The ’97 version of “Uncle Sam”

This one isn’t a superhero, and the story itself isn’t told in a superhero universe. In this comic, Uncle Sam is a deranged homeless man who just thinks he’s the immortal Spirit of America. Either that, or he really is the immortal Spirit of America who’s become paralyzed by guilt and shame over the state of the nation. It’s hard to tell, since he keeps having flashbacks of himself as a Revolutionary War soldier, and he gets into conversations with the national personifications of Great Britain and the Soviet Union.

Of course, these may just be hallucinations. It doesn’t seem likely that he’s able to talk to cigar-store Indians and lawn jockeys, or step into paintings, or live through fire, or grow to giant size. But we’re never entirely sure, because Sam’s never entirely sure either.

You should be nicer to your Uncle.

This is, at its heart, a broad examination of America’s history — specifically, the parts of our history (and our present!) that we feel less than proud of. Racism and slavery, the Indian wars, Shay’s Rebellion, Andersonville, Kent State, and far too many massacres and assassinations — the times when Americans have killed, hurt, or oppressed each other because of hate, greed, ideology, or stubbornness.

This is not a comic for the blind, knee-jerk nationalists out there. This is not a book for the “Love it or leave it” crowd. This is not a comic for people who think it’s treasonous to say we aren’t perfect. This is a book that takes a long, hard look at our history, forces us to look at the worst times, and tells us in no uncertain terms that we did wrong, that we failed, that we didn’t live up to the idealistic standards that we should have. Heck, Sam even meets up with a new incarnation of himself who claims to represent “the New America” — a country of media buzzwords, conspicuous wealth (but only for a few), consumerism, hypocrisy, and contempt. And Sam has to confront the question of whether America has changed from the land of freedom, justice, and equality to a nation of far shallower and less noble urges.

If all you want is a book full of marching bands, presidential portraits, and sanitized, whitewashed history… Well, you’re gonna hate this one. You’re gonna think it’s unpatriotic and anti-American. But it isn’t. As far as I’m concerned, a big part of being a patriot is knowing the nation’s history, knowing and accepting the times when we’ve failed to do what’s right, and — most importantly — resolving to do better in the present and the future. A patriot wants his nation to be the best ever, and you can’t move the country forward while keeping your eyes closed.

Will work for liberty

You’ll probably hear a lot of people say that this is a liberal comic book, and in a way, it is. But it was written in 1997, when Bill Clinton was president, and Darnell and Ross have said that they wrote it as a commentary on American history and current events. They’ve also said that if they re-wrote it today, they wouldn’t have to change very much of it…

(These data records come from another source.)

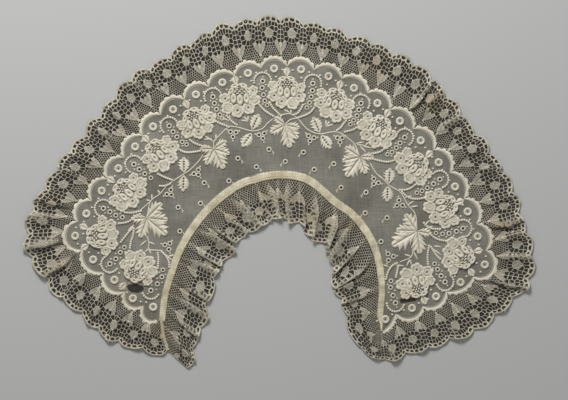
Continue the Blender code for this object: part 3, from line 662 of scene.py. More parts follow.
def stain_at(points):
    """How aged the cloth is at each point, from 0 to 1."""
    strength = np.zeros(len(points))
    for pixel_x, pixel_y, radius, most in STAINS:
        x, y = from_photo(pixel_x, pixel_y)
        distance = np.hypot(points[:, 0] - x, points[:, 1] - y) / (radius * MM_PER_PIXEL)
        strength = np.maximum(strength, most * np.exp(-distance ** 2))
    return strength


def inside_loop(points, loop):
    """Which points lie inside a closed loop."""
    inside = np.zeros(len(points), bool)
    for here, there in zip(loop, np.roll(loop, -1, axis=0)):
        crosses = (here[1] > points[:, 1]) != (there[1] > points[:, 1])
        if crosses.any():
            slope = (there[0] - here[0]) / (there[1] - here[1])
            at = here[0] + (points[:, 1] - here[1]) * slope
            inside ^= crosses & (points[:, 0] < at)
    return inside


def in_rip(point):
    """Whether a point lies in or at the edge of one of the rips."""
    for rip in map(np.array, RIPS):
        middle = rip.mean(axis=0)
        if inside_loop(np.array([point]), middle + (rip - middle) * RIP_REACH)[0]:
            return True
    return False


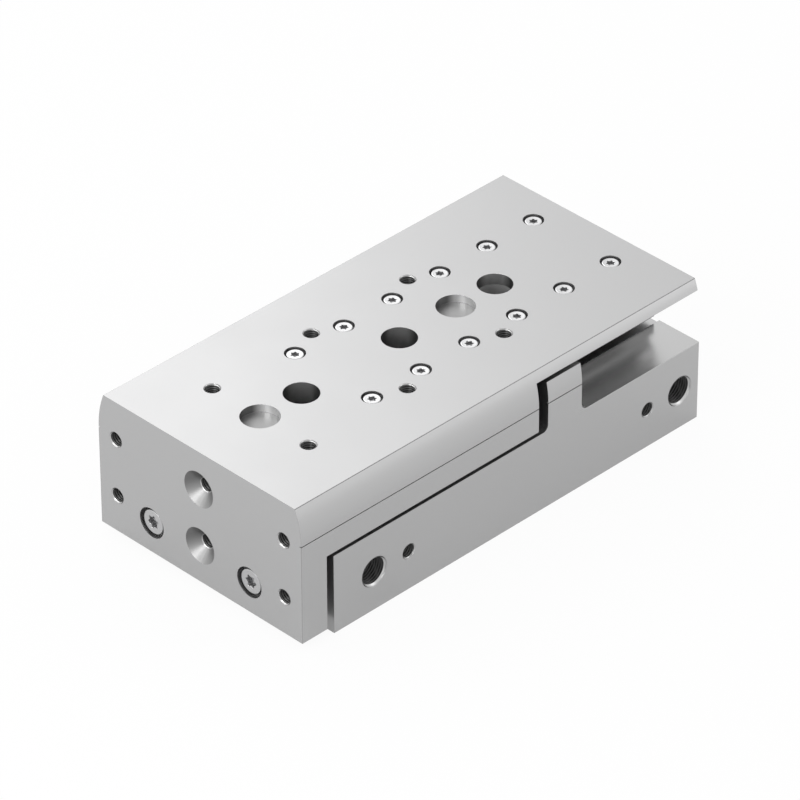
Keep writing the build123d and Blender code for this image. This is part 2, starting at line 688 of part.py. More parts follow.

The final message of the story: America isn’t perfect. Heck, it may never have been perfect, not the way we imagined it in elementary school. We’ve made mistakes, sometimes really, really big mistakes over the past 231 years. But we’re better as a nation when we’re trying to live up to the ideals in the Declaration of Independence and the Constitution. The Powers That Be will snicker and sneer and tell us that freedom and equality are outdated antiques in the modern world, that civil liberties will have to wait ’til we’re not in a crisis, that money is the only real American value. But they’re lying to you, because they’re afraid of the power you hold over them. “Liberty and Justice for All” has always been something worth fighting for. Every version of Uncle Sam would agree.